项目名称: 基于约束项的鲁棒模糊超原型聚类方法及其在生物医学数据分析中的应用
项目编号: No.61303182
项目类型: 青年科学基金项目
立项/批准年度: 2014
项目学科: 自动化技术、计算机技术
项目作者: 刘晋
作者单位: 中国矿业大学
项目金额: 23万元
中文摘要: 模糊c均值聚类(FCM)算法已经在基因数据挖掘和核磁共振图像处理等领域取得了成功的应用,然而FCM仍有些固有缺陷,如,算法对噪声敏感,且局限于球状或超球状结构的数据集等。目前已有多种改进的FCM算法被提出,如基于约束项的鲁棒FCM算法及申请者前期研究中提出的结合超平面的模糊聚类算法等。本项目拟通过结合各类约束项与超平面数据分析方法,研究出一组新型鲁棒模糊超原型聚类算法,使得数据分析能在对噪声鲁棒的同时适应非球状数据集。项目的研究内容包括:① 结合现有的鲁棒FCM算法的各种约束项与模糊超原型聚类算法写出新型算法的目标函数;②根据新型目标函数和约束条件写出对应的拉格朗日乘子式并求解;③根据所得解对算法进行实现并在合成数据集与真实世界数据集进行验证并与以往算法对比;④ 将新型算法应用于微阵列基因表达数据分析和MR脑图像数据分析。通过本项目的研究,将为各领域自动数据分析提供有力可靠的计算工具。

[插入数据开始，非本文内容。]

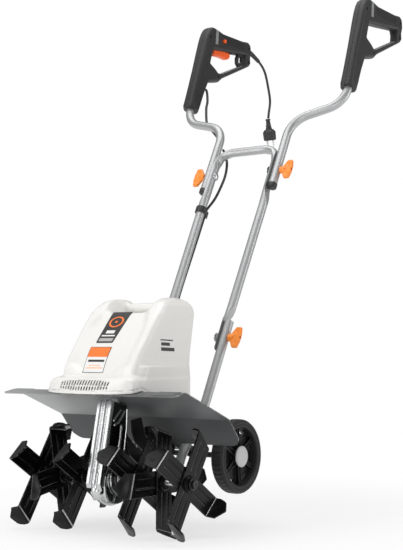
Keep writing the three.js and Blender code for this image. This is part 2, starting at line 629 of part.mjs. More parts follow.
// ---------------------------------------------------------------- handle tubes
const planeY = (z) => PLANE_Y + LEAN * (z - PLANE_Z);
const planeNormal = V(0, 1, -LEAN).normalize();
const onPlane = (x, z) => V(x, planeY(z), z);
const boltHole = (z) => rodX(-140, 140, planeY(z), z, BOLT_R + 0.35, 12);
// centre of the middle frame's flattened leg, clamped inside a tube centred at tubeX
const flatLegX = (tubeX) => tubeX - TUBE_R - CLAMP_GAP - FLAT_HALF;

{
  // lower tubes: round, in the handle plane, drawing inwards towards the foot
  const path = rounded([onPlane(69, 12), onPlane(69, 44), onPlane(LOWER_X, 150),
    onPlane(LOWER_X, 326)], [[60, 3], [60, 3]]);
  const tube = cut(handleTube(path), boltHole(LOWER_JOINT_Z));
  for (const side of SIDES) mirroredPiece(side, `lower_tube_${side.word}`, tube, finish.tube);
}

// Extra path points at the given heights on the straight runs.
function withStations(path, stations) {
  return path.flatMap((start, i) => {
    const end = path[i + 1];
    if (!end || Math.abs(end.z - start.z) <= 20) return [start];
    const low = Math.min(start.z, end.z) + 1;
    const high = Math.max(start.z, end.z) - 1;
    const inside = stations.filter((z) => z > low && z < high);
    inside.sort((p, q) => (start.z < end.z ? p - q : q - p));
    const lerp = (z) => start.clone().lerp(end, (z - start.z) / (end.z - start.z));
    return [start, ...inside.map(lerp)];
  });
}
{
  // middle frame: one bent tube, its legs pressed flat and set inwards beside the other tubes
  const footX = MID_X - 3;
  const leg = [onPlane(footX, 262), onPlane(footX, 330), onPlane(MID_X, 600), onPlane(MID_X, 748)];
  const otherLeg = leg.map((p) => V(-p.x, p.y, p.z)).reverse();
  const bends = [[400, 1], [400, 1], [46, 5], [46, 5], [400, 1], [400, 1]];
  const path = withStations(rounded([...leg, ...otherLeg], bends), [330, 341, 352, 620, 632, 644]);
  const sizeFor = (r) => (_, p) => {
    const flatLow = smoothstep(352 - p.z, 0, 22);
    const flatHigh = Math.min(smoothstep(p.z - 620, 0, 24), smoothstep(758 - p.z, 0, 26));
    const flat = Math.max(flatLow, flatHigh) * smoothstep(Math.abs(p.x) - 52, 0, 18);
    const inward = flatLow > 0 ? footX - flatLegX(LOWER_X) : MID_X - flatLegX(UPPER_X);
    // pressed thin across the legs, the tube spreads in the other direction;
    // round the bend one direction of shift is inwards for both legs
    return {
      across: r - flat * (TUBE_R - FLAT_HALF),
      along: r + flat * 2.4,
      shift: flat * inward,
    };
  };
  const holes = [boltHole(LOWER_JOINT_Z), boltHole(UPPER_JOINT_Z)];
  piece('middle_frame', cut(handleTube(path, sizeFor), ...holes), finish.tube);
}

const UPPER_FOOT_Z = 648;
const TUBE_CAP = [[0, -3.8], [9.4, -3.8], [10.4, -2.8], [10.4, -0.5],
  [TUBE_R - TUBE_WALL - 0.6, -0.5], [TUBE_R - TUBE_WALL - 0.9, 9], [0, 9]];
const gripFoot = V(GRIP_X, 604, 889);
const gripDir = V(GRIP_X, 687, 1105).sub(gripFoot).normalize();
const alongGrip = (distance) => gripFoot.clone().addScaledVector(gripDir, distance);
{
  const corners = [onPlane(UPPER_X, UPPER_FOOT_Z), onPlane(UPPER_X, 818),
    alongGrip(-39.6), alongGrip(120)];
  const tube = cut(handleTube(rounded(corners, [[36, 4], [34, 4]])), boltHole(UPPER_JOINT_Z));
  for (const side of SIDES) mirroredPiece(side, `upper_tube_${side.word}`, tube, finish.tube);
  for (const { word, sign } of SIDES) {
    const cap = piece(`tube_cap_${word}`, lathe(TUBE_CAP, 12), finish.grip);
    cap.position.copy(onPlane(sign * UPPER_X, UPPER_FOOT_Z));
    cap.rotation.x = Math.PI / 2 - LEAN_ANGLE;
  }
}

// ---------------------------------------------------------------- clamps
// bolts with a round head inside, and wing knobs outside
const WING = [ // (outwards, along the tube)
  [15, -25], [27, -25], [30, -8], [30, 8], [27, 25], [15, 25], [6, 8], [1, 8], [1, -8], [6, -8]];
const WING_HALF = 3.5;
const JOINTS = [['lower', LOWER_JOINT_Z, LOWER_X], ['upper', UPPER_JOINT_Z, UPPER_X]];

function clampBolt(length) {
  return latheX([[0, 0], [6, 0.8], [8.5, 3], [8.5, 3.6], [BOLT_R, 3.6], [BOLT_R, length],
    [0, length]], 16);
}
function wingKnob() {
  const wing = plateXY(WING, -WING_HALF, WING_HALF).rotateX(Math.PI / 2);
  const hub = new THREE.CylinderGeometry(8, 9, 14, 16).rotateZ(Math.PI / 2).translate(7, 0, 0);
  return cut(join(wing, hub), rodX(-38.2, 21.8, 0, 0, BOLT_R + 0.3, 12));
}
for (const [level, z, tubeX] of JOINTS) {
  const knobX = tubeX + TUBE_R + CLAMP_GAP;
  const seatX = flatLegX(tubeX) - FLAT_HALF - 0.7;
  for (const side of SIDES) {
    const tag = `${level}_${side.word}`;
    turnedPiece(side, `clamp_bolt_${tag}`, clampBolt(knobX - seatX + 20), finish.rod,
      [seatX - 4, planeY(z), z]);
    const knob = mirroredPiece(side, `wing_knob_${tag}`, wingKnob(), finish.orange,
      [knobX, planeY(z), z]);
    knob.rotation.x = -LEAN_ANGLE;
  }
}

// ---------------------------------------------------------------- D grips
// outlines in (y, z)
const GRIP_T = 34;                // grip thickness along X
const GRIP_BEVEL = 5;
const GRIP_SPLIT = 0.15;          // each shell stops this far from the grip's middle plane
const GRIP_OUTLINE = [[586, 896], [668, 1112], [675, 1124], [690, 1129], [712, 1127],
  [745, 1121], [840, 1121], [868, 1124], [880, 1118], [884, 1064], [876, 1056], [744, 998],
  [722, 984], [695, 979], [670, 973], [650, 938], [622, 882]];
const GRIP_OPENING = [[692, 1066], [680, 1028], [722, 1009], [744, 1013], [850, 1056],
  [854, 1084], [770, 1074]];
const HOOK = [[854, 1087], [854, 1058], [832, 1047.5], [822, 1055], [821, 1070], [829, 1084]];
const HOOK_OPENING = [[846, 1078], [846, 1063.5], [833, 1056.5], [829, 1060], [829, 1069],
  [835, 1078]];
const TRIGGER = [[703, 1077], [703, 1060], [710, 1054.5], [768, 1055], [778, 1060],
  [782, 1067], [780, 1075]];
const BUTTON = [[0, 0], [5.2, 0], [5.2, 11.4], [4.2, 12.6], [0, 13]];
const BUTTON_Y = 740;
const BUTTON_Z = 1098;

function gripSolid() {
  const body = plateYZ(GRIP_OUTLINE, GRIP_X - GRIP_T / 2, GRIP_X + GRIP_T / 2,
    [GRIP_OPENING], GRIP_BEVEL);
  const centre = alongGrip(46);
  const bore = rodY(-76, 76, TUBE_R + 0.35, 16).rotateX(Math.PI / 2 - Math.acos(gripDir.z))
    .translate(centre.x, centre.y, centre.z);
  return cut(body, bore);
}
// The grip as an inner and an outer shell, meeting at its middle plane.
function gripShells(side, solid) {
  const inner = box(GRIP_X - 40, GRIP_X - GRIP_SPLIT, 500, 950, 800, 1200);
  const outer = box(GRIP_X + GRIP_SPLIT, GRIP_X + 40, 500, 950, 800, 1200);
  const stem = `grip_${side.word}`;
  mirroredPiece(side, `${stem}_inner`, common(solid, inner), finish.grip);
  mirroredPiece(side, `${stem}_outer`, common(solid, outer), finish.grip);
}
{
  const [right, left] = SIDES;
  gripShells(right, gripSolid());
  // the left grip also carries a cord hook at the rear of its opening, and the switch
  const hook = plateYZ(HOOK, GRIP_X - 5, GRIP_X + 5, [HOOK_OPENING]);
  gripShells(left, cut(
    join(gripSolid(), hook),
    box(GRIP_X - 9, GRIP_X + 9, 700, 792, 1062, 1112),                // switch pocket
    rodX(GRIP_X - 30, GRIP_X - 6, BUTTON_Y, BUTTON_Z, 5.6, 16),       // lock button hole
    rodX(GRIP_X - 9, GRIP_X + 9, 776, 1070, 4, 12),
  ));
  const module = box(GRIP_X - 3, GRIP_X + 8.6, 704, 788, 1090, 1111);
  mirroredPiece(left, 'switch_module', module, finish.cable);
  mirroredPiece(left, 'trigger', plateYZ(TRIGGER, GRIP_X - 8, GRIP_X + 8), finish.trigger);
  const button = piece('lock_button', latheX(BUTTON, 16), finish.trigger);
  button.position.set(-(GRIP_X - 8.5), BUTTON_Y, BUTTON_Z);
}

// ---------------------------------------------------------------- cables and plug
const LEAD_R = 3.2;
const behind = (z, extra = 0) => [-MID_X, planeY(z) + 21 + extra, z];   // behind the left leg
const LEADS = [ // name, curve steps, points on the curve
  ['upper', 14, [[-213, 655, 941], [-206, 645, 915], [-198, 628, 893], [-178, 601, 850],
    [-166, 596, 834], [-144, 586, 816], [-118, 572, 792], [-108, 565, 778]]],
  ['middle', 22, [[-99, 559, 766], [-86, 550, 750], [-72, 536, 724], [-66, 519, 692],
    [-68, 501, 660], [-76, 488, 632], [-86, behind(611, 2)[1], 611], behind(602),
    behind(580), behind(505), behind(385), [-80, behind(352, 2)[1], 352],
    [-63, 323, 323], [-56, 301, 301], [-55, 291, 294]]],
  ['lower', 8, [[-51, 278, 281], [-46, 250, 272], [-42, 190, 252], [-44, 134, 238]]],
];
const SUPPLY_CORD = [[-232, 889, 1102], [-231, 912, 1094], [-229, 945, 1078], [-226, 965, 1055],
  [-222, 976, 1012], [-219, 980, 975], [-216, 968, 938], [-215, 964, 924]];
const CRADLE_Z = -18.6;           // lead cradle centre from the tube centre, local Z
const PLUG_BODY = [[0, -32], [17, -32], [19, -30], [18.5, -7], [12, 0], [0, 0]];
const PLUG_PIN_X = 9.5;

for (const [part, steps, stops] of LEADS) {
  piece(`motor_lead_${part}`, cord(stops, steps, round(LEAD_R), 6), finish.cable);
}
{
  // clip: a ring round the left leg with a smaller ring for the lead
  const shape = cut(
    join(rodY(-8, 8, 14, 16), rodY(-8, 8, 7.2, 12, 0, CRADLE_Z)),
    rodY(-15, 15, 11, 16),
    rodY(-15, 15, 4.4, 12, 0, CRADLE_Z),
  );
  const clip = piece('cable_clip', shape, finish.cable);
  clip.position.copy(onPlane(-MID_X, 600));
  clip.rotation.x = Math.PI / 2 - LEAN_ANGLE;
}
{
  // supply cord: a tapering sleeve over its first rings, then an even cord
  const sleeved = (i) => round(i < 5 ? 7 - i * 0.4 : 3.4)();
  piece('supply_cord', cord(SUPPLY_CORD, 14, sleeved, 8), finish.cable);
}
{
  const neck = new THREE.CylinderGeometry(5, 9, 30, 14).translate(0, 15, 0);
  const pins = [PLUG_PIN_X, -PLUG_PIN_X].map((x) => rodY(-51, -31, 2.4, 10, x));
  const plug = piece('plug', join(neck, lathe(PLUG_BODY, 20), ...pins), finish.cable);
  plug.position.set(-215, 967, 892);
  plug.rotation.x = Math.PI / 2 + 0.2;
}

const group = new THREE.Group();
group.add(machine);
export default group;
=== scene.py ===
# Electric garden tiller: its visible parts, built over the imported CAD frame.
# Design frame: millimetres about the tine shaft's centre, +X to the right, +Y towards the
# operator, +Z up. Most parts are made for the right side and reflected for the left.
import json
from itertools import product
from math import acos, atan, cos, hypot, pi, radians, sin, sqrt, tan

import bpy
import numpy as np
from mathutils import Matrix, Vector

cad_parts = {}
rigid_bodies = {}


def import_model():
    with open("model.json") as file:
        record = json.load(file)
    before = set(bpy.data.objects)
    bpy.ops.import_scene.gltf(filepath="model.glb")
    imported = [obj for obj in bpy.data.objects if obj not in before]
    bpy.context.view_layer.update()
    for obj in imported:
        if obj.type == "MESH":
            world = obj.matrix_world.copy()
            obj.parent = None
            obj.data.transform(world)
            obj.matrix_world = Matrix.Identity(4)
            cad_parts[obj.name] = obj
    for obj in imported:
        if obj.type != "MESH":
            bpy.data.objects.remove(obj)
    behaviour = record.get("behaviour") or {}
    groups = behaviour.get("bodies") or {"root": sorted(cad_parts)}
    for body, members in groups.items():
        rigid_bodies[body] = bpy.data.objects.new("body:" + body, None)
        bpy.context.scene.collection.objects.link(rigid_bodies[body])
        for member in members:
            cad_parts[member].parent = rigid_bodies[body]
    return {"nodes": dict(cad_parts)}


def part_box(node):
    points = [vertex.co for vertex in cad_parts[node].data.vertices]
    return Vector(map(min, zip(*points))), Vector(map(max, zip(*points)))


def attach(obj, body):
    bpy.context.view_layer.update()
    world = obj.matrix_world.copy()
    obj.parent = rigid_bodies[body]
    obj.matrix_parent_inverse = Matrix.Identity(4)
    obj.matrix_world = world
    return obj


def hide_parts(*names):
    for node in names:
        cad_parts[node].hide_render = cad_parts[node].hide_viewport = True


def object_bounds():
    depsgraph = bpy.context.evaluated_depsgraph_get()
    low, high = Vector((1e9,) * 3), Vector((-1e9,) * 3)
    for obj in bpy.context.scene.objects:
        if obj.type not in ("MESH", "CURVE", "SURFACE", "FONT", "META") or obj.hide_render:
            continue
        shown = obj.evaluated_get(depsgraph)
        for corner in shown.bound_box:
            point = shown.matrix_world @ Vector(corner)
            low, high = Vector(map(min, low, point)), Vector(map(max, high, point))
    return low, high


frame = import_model()
CAD_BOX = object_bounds()

ORIGIN = np.array([(low + high) / 2 for low, high in zip(*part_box("tine_shaft"))])
SIDES = (("right", 1), ("left", -1))


# ------------------------------------------------------------------ placing meshes
# A shape is (points, faces), or (points, quads, normals) when it comes from solid().
def volume(points, faces):
    total = 0.0
    for face in faces:
        first = points[face[0]]
        for i in range(1, len(face) - 1):
            total += float(np.dot(first, np.cross(points[face[i]], points[face[i + 1]])))
    return total / 6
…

中文关键词: FMC;生物医学数据分析;模糊聚类;;
英文摘要: Despite that Fuzzy c-means(FCM) clustering has been sucessfully applied in areas such as microarray gene expression data analysis and Magnetic Resonance Imaging(MRI) analysis, there still are some inherented disadvantages for FCM, i.e. the algorithm is sensitive to noise and only fits for data sets with spherical or hyper-spherical structures. Many modified algorithms have been put forward, i.e. robust FCM clustering with constraints and the novel fuzzy clustering combining with hyperplanes which is recently proposed by the applicant. In this project, information from constraint items are to be combined with hyperplane-based data analysis, and a group of novel robust fuzzy clustering algorithms which can handle noisy data sets with non-spherical sturcture will be studied. The aims of the project can be summarized as the follows: 1. the objective functions of the algorithms which combines constraint items with the fuzzy hyper-prototype clustering will be studied; 2. the Lagrangians of the objective functions under constraints will be formulated; 3. the novel algorithms will be derived and validated on both synthetic data sets and real world data sets and performances between existing methods will be compared; 4. the algorithms will then be applied to solve real world problems such as microarray gene expression da
英文关键词: FMC;bio-medical data analysis;fuzzy clustering;;